### Exercise requirements
Lift out, unaltered, the lines of the material below between the line holding "base_shell();" and the line holding "bpy.context.scene.collection.objects.link(empty)", counting both.
— start The input —
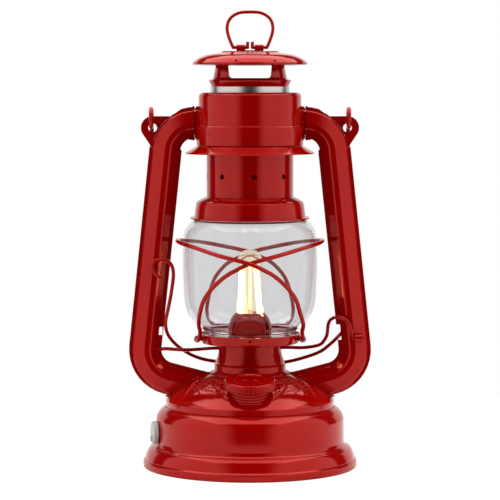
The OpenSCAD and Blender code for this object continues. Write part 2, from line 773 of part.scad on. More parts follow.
n_top = [0, 1];
n_side = [cos(arm_lean), sin(arm_lean)];
foot_turn = foot_slope - 90;
n_foot = [cos(foot_turn), sin(foot_turn)];
corner_low = [arm_corner_x, tank_top + 0.8];
corner_high = [arm_corner_x - (arm_top_z - corner_low.y) * tan(arm_lean), arm_top_z];
function bend_centre(corner, na, nb, r) = corner - r * (na + nb) / (1 + na * nb);
bend_high = bend_centre(corner_high, n_top, n_side, arm_bend_top);
bend_low = bend_centre(corner_low, n_side, n_foot, arm_bend_low);

stub_x = collar_band_r + 1.1;
stub_bead = 1.3;
seam_t = 1.6;
foot_weld = 1.3;

// Front half of the tube's section from its outer seam to its inner one, as shares of its half sizes:
// a broad facet on the outer half, a crease along the middle, and a flat and a steep facet inside
tube_shape = [
    [1, 0.135], [0.99, 0.34], [0.955, 0.47], [0.9, 0.56], [0.5, 0.795], [0.03, 1], [-0.34, 0.985],
    [-0.46, 0.93], [-0.54, 0.83], [-0.88, 0.36], [-0.98, 0.19], [-1, 0.135]
];

// Outline of the tube's section with its two seams, or of its bore when inside is true
function tube_ring(grow, seam, inside) =
    let (
        hw = inside ? arm_hw - sheet_t : arm_hw + grow,
        hd = inside ? arm_hd - sheet_t : arm_hd + grow,
        edge = inside ? 0.3 : seam_t / 2,
        tip = inside ? hw : hw + seam,
        half = [for (p = tube_shape) [p.x * hw, p.y * hd]],
        top = concat([[tip, edge]], half, [[-tip, edge]])
    )
    concat(top, [for (i = [len(top) - 1 : -1 : 0]) [top[i].x, -top[i].y]]);

function placed(ring, at, turn) =
    [for (p = ring) [at.x + p.x * cos(turn), p.y, at.y + p.x * sin(turn)]];

foot_dir = [-cos(foot_slope), 0, -sin(foot_slope)];
dome_table = [for (p = [for (i = [len(dome_profile()) - 1 : -1 : 2]) dome_profile()[i]]) [p.x, p.y]];
function dome_height(r) = lookup(r, dome_table);

// Point where a line along the tube's foot comes within gap of the dome
function landed(p, gap, near = 0, far = 60, tries = 24) =
    let (mid = (near + far) / 2, q = p + mid * foot_dir)
    tries == 0 ? q
    : q.z > dome_height(norm([q.x, q.y])) + gap ? landed(p, gap, mid, far, tries - 1)
    : landed(p, gap, near, mid, tries - 1);

function arm_rings(inside) =
    let (
        foot_start = bend_low + arm_bend_low * n_foot,
        plain = tube_ring(0, arm_seam, inside),
        bead = tube_ring(0.5, arm_seam, inside),
        weld = tube_ring(foot_weld, arm_seam, inside),
        bend = tube_ring(0, arm_seam / 2, inside)
    )
    concat(
        [placed(bead, [stub_x, arm_top_z], 90), placed(bead, [stub_x + stub_bead, arm_top_z], 90),
            placed(plain, [stub_x + stub_bead + 0.02, arm_top_z], 90)],
        [for (i = [1 : 9]) let (turn = 90 + (arm_lean - 90) * i / 10)
            placed(i > 2 ? bend : plain, bend_high + arm_bend_top * [cos(turn), sin(turn)], turn)],
        [for (i = [0 : 1]) let (turn = arm_lean)
            placed(plain, bend_high + arm_bend_top * n_side + i * 0.5 * [0, -1], turn)],
        [for (i = [0 : 9]) let (turn = arm_lean + (foot_turn - arm_lean) * i / 9)
            placed(plain, bend_low + arm_bend_low * [cos(turn), sin(turn)], turn)],
        [[for (p = placed(plain, foot_start, foot_turn)) landed(p, fit_gap + 0.9)]],
        [[for (p = placed(weld, foot_start, foot_turn)) landed(p, fit_gap + 0.88)]],
        [[for (p = placed(weld, foot_start, foot_turn)) landed(p, 2 * fit_gap)]]
    );

module arm_tube() {
    outer = arm_rings(false);
    inner = arm_rings(true);
    n = len(outer[0]);
    last = len(outer) - 1;
    shift = n * (last + 1);
    polyhedron(
        points = [for (r = concat(outer, inner)) for (p = r) p],
        faces = concat(
            [for (i = [0 : last - 1]) for (k = [0 : n - 1])
                let (a = i * n + k, b = i * n + (k + 1) % n) [a, b, b + n, a + n]],
            [for (i = [0 : last - 1]) for (k = [0 : n - 1])
                let (a = shift + i * n + k, b = shift + i * n + (k + 1) % n) [a, a + n, b + n, b]],
            [for (k = [0 : n - 1]) let (b = (k + 1) % n) [k, shift + k, shift + b, b]],
            [for (k = [0 : n - 1]) let (a = last * n + k, b = last * n + (k + 1) % n)
                [a, b, shift + b, shift + a]]));
}

ear_turn = 30.5;
ear_centre = bend_high + (arm_bend_top + arm_hw + arm_seam / 2 + 2.9) * [cos(ear_turn), sin(ear_turn)];
ear_rim_t = 2.4;

ear_reach = arm_bend_top + arm_hw + arm_seam / 2 - 0.5;
ear_from = ear_turn - 24;
ear_to = ear_turn + 27;

module ear() {
    difference() {
        union() {
            translate([0, seam_t / 2, 0]) rotate([90, 0, 0]) linear_extrude(height = seam_t)
                polygon(concat(
                    arc(bend_high, ear_reach, ear_from, ear_to, 10),
                    arc(ear_centre, ear_r, 96, -35, 18)));
            translate([ear_centre.x, ear_rim_t / 2, ear_centre.y]) rotate([90, 0, 0])
                cylinder(r = ear_hole_r + 1.2, h = ear_rim_t);
        }
        translate([ear_centre.x, 5, ear_centre.y]) rotate([90, 0, 0]) cylinder(r = ear_hole_r, h = 10);
        translate([bend_high.x, 5, bend_high.y]) rotate([90, 0, 0]) cylinder(r = ear_reach, h = 10);
    }
}

// Strip of the tube's outer seam that the ear takes the place of
module ear_seat() {
    difference() {
        rotate([90, 0, 0]) linear_extrude(height = 4, center = true) polygon(concat([bend_high],
            arc(bend_high, 2 * ear_reach, ear_from - 0.1, ear_to + 0.1, 10)));
        translate([bend_high.x, 5, bend_high.y]) rotate([90, 0, 0]) cylinder(r = ear_reach - 0.03, h = 10);
    }
}

module left_ear() {
    color(red) mirror([1, 0, 0]) ear();
}

module right_ear() {
    color(red) ear();
}

pivot_x = arm_corner_x - 5.1;
pivot_z = plate_top + 1.4;
pin_r = 1.2;
pin_share = 0.86; // the pin ends where the tube narrows beside its crease
crank_left = [-arm_corner_x + 9.6, 0, neck_top - 3.8];
crank_right = [arm_corner_x + 0.4, -arm_hd - 2.6, plate_z + 3.6];
crank_dir = unit(crank_right - crank_left);

module left_arm() {
    color(red) difference() {
        mirror([1, 0, 0]) arm_tube();
        mirror([1, 0, 0]) ear_seat();
        bar(crank_left - 3 * crank_dir, crank_left + 6 * crank_dir, lever_wire_r + run_gap);
        translate([-pivot_x + 3, -2, pivot_z - 2.5]) cube([4, 4, 5]);
    }
}

module right_arm() {
    color(red) difference() {
        arm_tube();
        ear_seat();
        translate([pivot_x - 12, -1.7, pivot_z - 5.5]) cube([9, 3.4, 9.5]);
    }
}

module lever_pin() {
    half = pin_share * (arm_hd - sheet_t);
    color(steel) bar([pivot_x, -half, pivot_z], [pivot_x, half, pivot_z], pin_r);
}

module crank_bracket() {
    front = arm_hd + 0.15;
    color(red) difference() {
        union() {
            translate([crank_right.x - 2, -front - 1.4, crank_right.z - 2.8]) cube([4, 1.4, 5.6]);
            bar(crank_right - 2 * crank_dir, crank_right + 2 * crank_dir, 2.4);
        }
        bar(crank_right - 12 * crank_dir, crank_right + 12 * crank_dir, lever_wire_r + run_gap);
    }
}

// ---- handles and levers ----

bail_x = ear_centre.x + 0.8;
bail_z = ear_centre.y + bail_eye_r + 0.5;
bail_rest_y = step_r + bail_wire_r + free_gap + 0.2;
bail_leg_turn = 28;
bail_leg_y = bail_eye_r * cos(bail_leg_turn);
bail_tilt = asin(bail_rest_y / norm([bail_l, bail_leg_y])) - atan(bail_leg_y / bail_l);

module bail() {
    leg_y = bail_leg_y;
    leg_z = -bail_eye_r * sin(bail_leg_turn);
    straight_r = bail_wire_r - 0.05;
    corner_x = bail_x - bail_corner_r;
    corner_z = bail_corner_r - bail_l;
    bite = 0.5;
    color(steel) translate([0, 0, bail_z]) rotate([bail_tilt, 0, 0]) {
        for (s = [-1, 1]) {
            translate([s * bail_x, 0, 0]) rotate([0, 90, 0]) rotate_extrude()
                translate([bail_eye_r, 0]) circle(r = bail_wire_r, $fn = 32);
            bar([s * bail_x, leg_y, leg_z], [s * bail_x, leg_y, corner_z - bite], straight_r);
        }
        translate([corner_x, leg_y, corner_z]) loop(bail_corner_r, bail_wire_r, -90, 0);
        translate([-corner_x, leg_y, corner_z]) loop(bail_corner_r, bail_wire_r, 180, 270);
        bar([-corner_x - bite, leg_y, -bail_l], [corner_x + bite, leg_y, -bail_l], straight_r);
    }
}

// Lift lever: from its hooked handle on the left, behind the neck, to its eye inside the right tube
function lever_points() = let (z = plate_top) [
    [-53.6, -8.9, z + 35.7], [-55.6, -9, z + 35.2], [-58.4, -9, z + 38.7], [-59.3, -9, z + 42.2],
    [-57.4, -9, z + 44.9], [-54.3, -9, z + 45.8], [-50.6, -9, z + 45.1], [-47.6, -9, z + 42.4],
    [-46.5, -9, z + 38], [-46.7, -9, z + 33], [-48.1, -8.9, z + 23.6], [-50, -8.4, z + 14.3],
    [-51.4, -6.4, z + 6.7], [-50.2, -1.4, z - 0.6], [-45.8, 5.6, z - 7.4], [-38.8, 13.6, z - 13.6],
    [-31.2, 20.6, z - 17.9], [-21.8, 25.4, z - 20.4], [-10, 27.4, z - 21.4], [0, 27.6, z - 21.7],
    [11, 27.2, z - 21.5], [22.7, 24.6, z - 20.7], [35.3, 17.6, z - 16.6], [43.9, 10, z - 12.2],
    [50, 4.4, z - 6.6], [53.6, 0.9, z - 2.6], [pivot_x - pin_r - 2.4, 0, pivot_z - 0.2]
];

module lift_lever() {
    eye_r = pin_r + run_gap + lever_wire_r;
    color(red) {
        bent_wire(smooth_path(lever_points(), 3), lever_wire_r, sides = 8);
        translate([pivot_x, 0, pivot_z]) rotate([90, 0, 0]) rotate_extrude()
            translate([eye_r, 0]) circle(r = lever_wire_r, $fn = 32);
    }
}

// Crank: hinged in the left tube and in the bracket on the right, with its middle behind the neck
function crank_points() = let (z = plate_top) [
    crank_left + 5 * crank_dir, [-45, 0.6, z - 10.2], [-39, 4, z - 10.8], [-32, 12, z - 11.4],
    [-24.9, 20.6, z - 11.8], [-14, 24.6, z - 11.9], [0, 25.4, z - 11.9], [14, 25, z - 11.8],
    [24.7, 22.6, z - 11.4], [31.7, 19, z - 11.2], [38.7, 13.4, z - 9.8], [43.5, 8.4, z - 7.8],
    [46.2, 5, z - 4], [47.4, 3, z - 0.3], [47.7, 1.2, z + 4.2], [48.6, -1, z + 7.5], [51, -4.4, z + 9.8],
    [54.2, -7.6, z + 10.5], [57.4, -9.2, z + 9.5], [59.9, -9.4, z + 6.9], [61.2, -9.4, z + 3.5],
    [61.8, -9.3, z + 0.4], crank_right - 3.3 * crank_dir
];

module lift_crank() {
    stub = 2.5;
    lap_in = 5.1;
    half = 3.4;
    color(red) {
        bent_wire(smooth_path(crank_points(), 3), lever_wire_r, sides = 8);
        bar(crank_left - stub * crank_dir, crank_left + lap_in * crank_dir, lever_wire_r);
        bar(crank_right - half * crank_dir, crank_right + half * crank_dir, lever_wire_r);
    }
}

base_shell();
bottom_plate();
bottom_screws();
tank_dome();
battery_tray();
battery_cells();
driver_board();
charge_board();
charge_port();
port_cover();
filler_neck();
dimmer_switch();
dimmer_shaft();
filler_cap();
burner_neck();
burner_cone();
bulb_holder();
bulb_envelope();
bulb_stem();
bulb_filaments();
filament_wires();
bulb_lead();
globe_plate();
globe();
globe_guard();
chimney_bell();
chimney_tube();
flue_tube();
hood_gallery();
hood_cap();
ring_clip();
hood_ring();
collar();
deflector_skirt();
hood_spring();
left_arm();
right_arm();
left_ear();
right_ear();
bail();
lift_lever();
lever_pin();
lift_crank();
crank_bracket();
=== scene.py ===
"""Dresses a hurricane lantern with an LED bulb: enamel, glass, steel, relief and studio."""

import logging
import math
from dataclasses import dataclass
from enum import Enum
from typing import Iterable, Sequence

import bmesh
import bpy
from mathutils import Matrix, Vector
from mathutils.bvhtree import BVHTree


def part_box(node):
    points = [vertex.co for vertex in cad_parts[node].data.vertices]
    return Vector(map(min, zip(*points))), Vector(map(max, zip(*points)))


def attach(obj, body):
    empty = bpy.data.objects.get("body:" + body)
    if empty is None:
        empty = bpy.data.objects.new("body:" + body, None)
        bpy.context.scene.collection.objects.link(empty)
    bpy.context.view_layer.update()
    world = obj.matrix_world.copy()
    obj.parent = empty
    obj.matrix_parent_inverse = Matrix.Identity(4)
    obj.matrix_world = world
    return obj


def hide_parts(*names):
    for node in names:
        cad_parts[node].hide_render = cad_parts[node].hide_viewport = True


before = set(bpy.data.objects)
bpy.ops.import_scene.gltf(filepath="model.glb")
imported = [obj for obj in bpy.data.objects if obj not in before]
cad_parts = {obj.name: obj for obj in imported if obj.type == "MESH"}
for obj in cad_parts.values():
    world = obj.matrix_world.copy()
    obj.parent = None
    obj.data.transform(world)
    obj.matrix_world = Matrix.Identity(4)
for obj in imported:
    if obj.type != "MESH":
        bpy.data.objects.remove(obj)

LOG = logging.getLogger("lantern")
MM = 0.001
WHITE = (1.0, 1.0, 1.0, 1.0)
WELD_GAP = 0.002 * MM

# A Mix node's sockets for colours: the factor and both colours, and the result.
MIX_COLOUR_INPUTS = (0, 6, 7)
MIX_COLOUR_OUTPUT = 2

# A noise texture's values seldom leave this band.
NOISE_LOW, NOISE_HIGH = 0.3, 0.7

Colour = tuple[float, float, float]
Shade = tuple[float, float, float, float]
Face = tuple[int, ...]


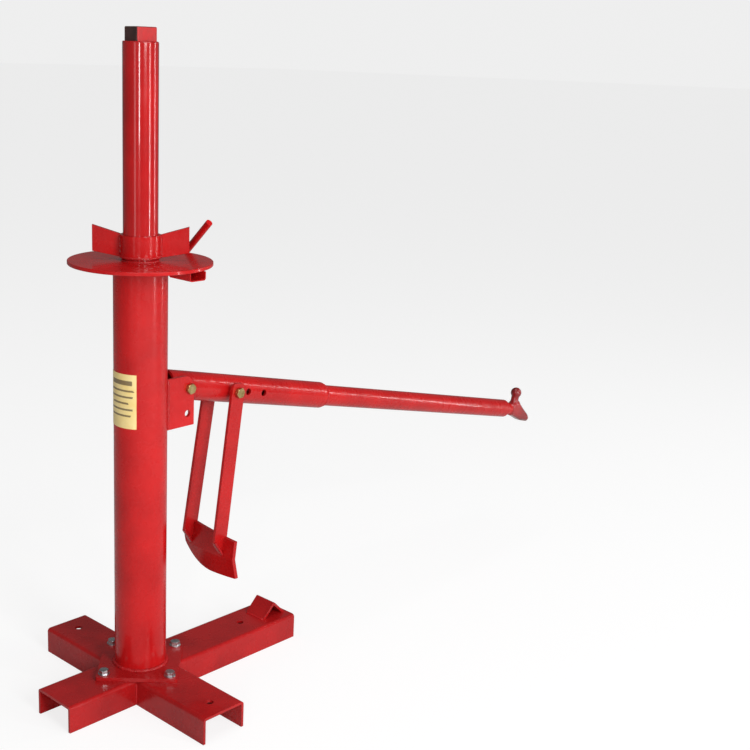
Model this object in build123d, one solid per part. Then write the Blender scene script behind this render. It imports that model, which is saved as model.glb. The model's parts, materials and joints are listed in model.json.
— end The input —
### Task solution
base_shell();
bottom_plate();
bottom_screws();
tank_dome();
battery_tray();
battery_cells();
driver_board();
charge_board();
charge_port();
port_cover();
filler_neck();
dimmer_switch();
dimmer_shaft();
filler_cap();
burner_neck();
burner_cone();
bulb_holder();
bulb_envelope();
bulb_stem();
bulb_filaments();
filament_wires();
bulb_lead();
globe_plate();
globe();
globe_guard();
chimney_bell();
chimney_tube();
flue_tube();
hood_gallery();
hood_cap();
ring_clip();
hood_ring();
collar();
deflector_skirt();
hood_spring();
left_arm();
right_arm();
left_ear();
right_ear();
bail();
lift_lever();
lever_pin();
lift_crank();
crank_bracket();
=== scene.py ===
"""Dresses a hurricane lantern with an LED bulb: enamel, glass, steel, relief and studio."""

import logging
import math
from dataclasses import dataclass
from enum import Enum
from typing import Iterable, Sequence

import bmesh
import bpy
from mathutils import Matrix, Vector
from mathutils.bvhtree import BVHTree


def part_box(node):
    points = [vertex.co for vertex in cad_parts[node].data.vertices]
    return Vector(map(min, zip(*points))), Vector(map(max, zip(*points)))


def attach(obj, body):
    empty = bpy.data.objects.get("body:" + body)
    if empty is None:
        empty = bpy.data.objects.new("body:" + body, None)
        bpy.context.scene.collection.objects.link(empty)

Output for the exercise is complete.